No! (see this blog post for more info on who we recommend as your first stop when suspecting oral ties!)
Once you’ve secured a professional (feeding therapist ages birth-4 or a Myofunctional therapist cognitive age 4 years – adult, refer to this blog post) to help prepare you or your child for a release, how long before you should expect a release?
That is a good question! Short answer?
all the time that it takes
I know, I know, you’re wanting the exact number of sessions, the amount of strain to your budget…but every patient is different, their needs are unique, and their individuality should be taken into account.
In order to gauge the amount of time needed prior to a release, we MUST consider not only structure but also the function of the muscles in order to time the release well. This involves consulting with a tongue tie professional who is well versed in ties, oral motor therapy and/or myo, and has a network of professionals they can refer to if needed.
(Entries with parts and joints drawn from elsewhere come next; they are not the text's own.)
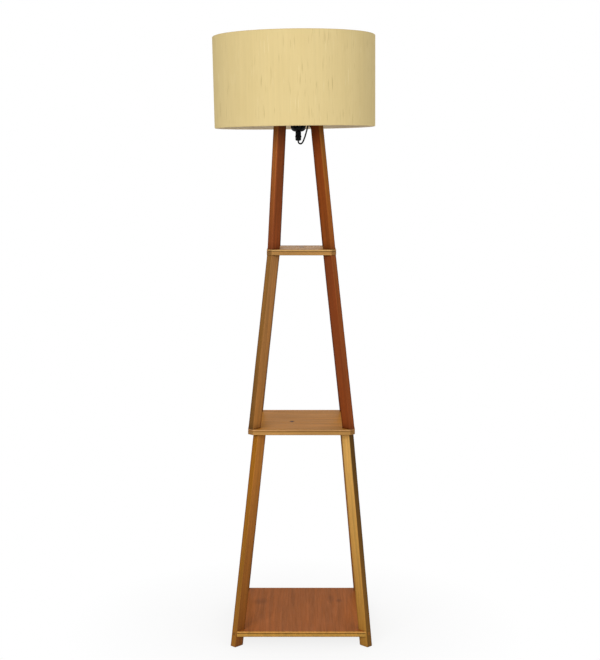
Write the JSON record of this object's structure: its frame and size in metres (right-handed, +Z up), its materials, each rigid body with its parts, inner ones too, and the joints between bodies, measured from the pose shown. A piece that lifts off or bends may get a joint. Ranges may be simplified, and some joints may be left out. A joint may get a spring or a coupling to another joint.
{
  "type": "shelf floor lamp",
  "caption": "Wooden floor lamp on raked legs with open square shelves and a round fabric drum shade.",
  "frame": {"origin": "on the floor, in the middle of the lamp's plan; the lampholder's axis is 6 mm to its right", "axes": "+Z up, +Y to the back, +X to the right seen from the front"},
  "size_m": [0.4084, 0.4435, 1.5228],
  "materials": {
    "leg_wood": "oiled and polished",
    "shelf_wood": "oiled and polished",
    "dowel_wood": "satin",
    "steel_screw": "satin",
    "black_plastic": "gloss",
    "white_ceramic": "glazed",
    "contact_brass": "satin",
    "clip_plastic": "matte",
    "clip_steel": "satin",
    "flex_black": "satin",
    "plug_black": "satin",
    "pin_metal": "bright",
    "white_wire": "satin",
    "shade_fabric": "slubbed weave",
    "shade_liner": "matte",
    "bulb_metal": "bright",
    "bulb_glass": "frosted"
  },
  "bodies": {
    "stand": {"leg_lower_front_left": "leg_wood", "leg_lower_front_right": "leg_wood", "leg_lower_back_left": "leg_wood", "leg_lower_back_right": "leg_wood", "leg_middle_front_left": "leg_wood", "leg_middle_front_right": "leg_wood", "leg_middle_back_left": "leg_wood", "leg_middle_back_right": "leg_wood", "leg_upper_front_left": "leg_wood", "leg_upper_front_right": "leg_wood", "leg_upper_back_left": "leg_wood", "leg_upper_back_right": "leg_wood", "shelf_bottom": "shelf_wood", "shelf_middle": "shelf_wood", "shelf_top": "shelf_wood", "holder_plate": "shelf_wood", "dowels_lower_top": "dowel_wood", "dowels_middle_foot": "dowel_wood", "dowels_middle_top": "dowel_wood", "dowels_upper_foot": "dowel_wood", "shelf_screws": "steel_screw", "plate_screws": "steel_screw", "screw_pellets": "dowel_wood", "holder_cap": "black_plastic", "cord_grip": "black_plastic", "holder_skirt": "black_plastic", "holder_core": "white_ceramic", "terminals": "contact_brass", "socket_shell": "contact_brass", "ring_below_plate": "black_plastic", "cord_clips": "clip_plastic", "clip_nails": "clip_steel", "cord_lead": "flex_black", "cord_coil": "flex_black", "cord_tail": "flex_black", "plug_body": "plug_black", "plug_pins": "pin_metal"},
    "shade": {"shade_hub": "white_wire", "shade_arms": "white_wire", "shade_hoop_bottom": "white_wire", "shade_hoop_top": "white_wire", "shade_fabric": "shade_fabric", "shade_liner": "shade_liner", "shade_hem_bottom": "shade_fabric", "shade_hem_top": "shade_fabric"},
    "ring": {"shade_ring": "black_plastic"},
    "contact": {"centre_contact": "contact_brass"},
    "bulb": {"bulb_cap": "bulb_metal", "bulb_globe": "bulb_glass"}
  },
  "joints": [
    {"name": "shade_turn", "type": "hinge", "parent": "stand", "child": "shade", "pos_m": [0.006, 0, 1.32], "axis": [0, 0, 1], "continuous": true},
    {"name": "ring_turn", "type": "hinge", "parent": "stand", "child": "ring", "pos_m": [0.006, 0, 1.326], "axis": [0, 0, 1], "range_deg": [0, 90]},
    {"name": "contact_travel", "type": "slide", "parent": "stand", "child": "contact", "axis": [0, 0, 1], "range_m": [0, 0.0036]},
    {"name": "bulb_turn", "type": "hinge", "parent": "contact", "child": "bulb", "pos_m": [0.006, 0, 1.32], "axis": [0, 0, 1], "range_deg": [0, 360]}
  ],
  "couplings": [
    {"joint": "bulb_turn", "follows": "contact_travel", "rad_per_m": 1745.3}
  ]
}
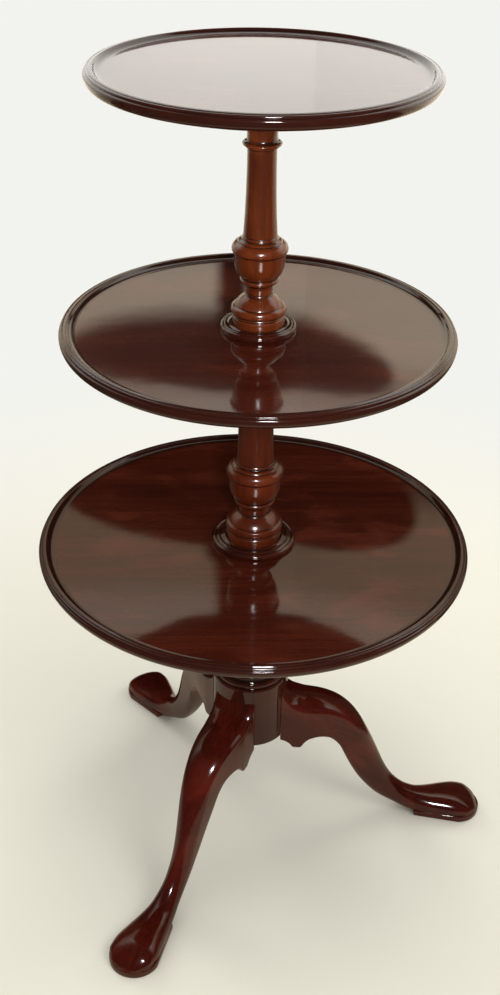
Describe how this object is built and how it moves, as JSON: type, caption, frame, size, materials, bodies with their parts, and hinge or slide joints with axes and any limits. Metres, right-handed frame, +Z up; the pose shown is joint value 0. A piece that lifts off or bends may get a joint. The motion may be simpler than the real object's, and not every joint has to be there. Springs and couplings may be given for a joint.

Your provider will give you a general idea of the length of time needed prior to the release based on a thorough assessment of the orofacial muscles.
Preparation for a release can take 1 week – 4+ weeks or even months, depending on the severity. What I am really saying here is that it takes as much time as it takes, do not rush it! Rushing to a release could be detrimental.
Without adequate time to address FUNCTION of the orofacial muscles, we can end up with suboptimal outcomes after a frenectomy. An oral tie release is a use it or lose it situation.
If we release the tongue, lip, or other tissue but it’s not properly prepared to move in all the new directions that it now has the ability to move, it can lead to reattachment or at the very least the individual will not be able to use their muscles WELL! Meaning, every day tasks we ask of those muscles could end up becoming harder to perform than they were prior to the release.
Before we rush to release, let’s stop to address the big picture. Our goal? For every tongue/lip tie release client to have the best and most successful experience possible.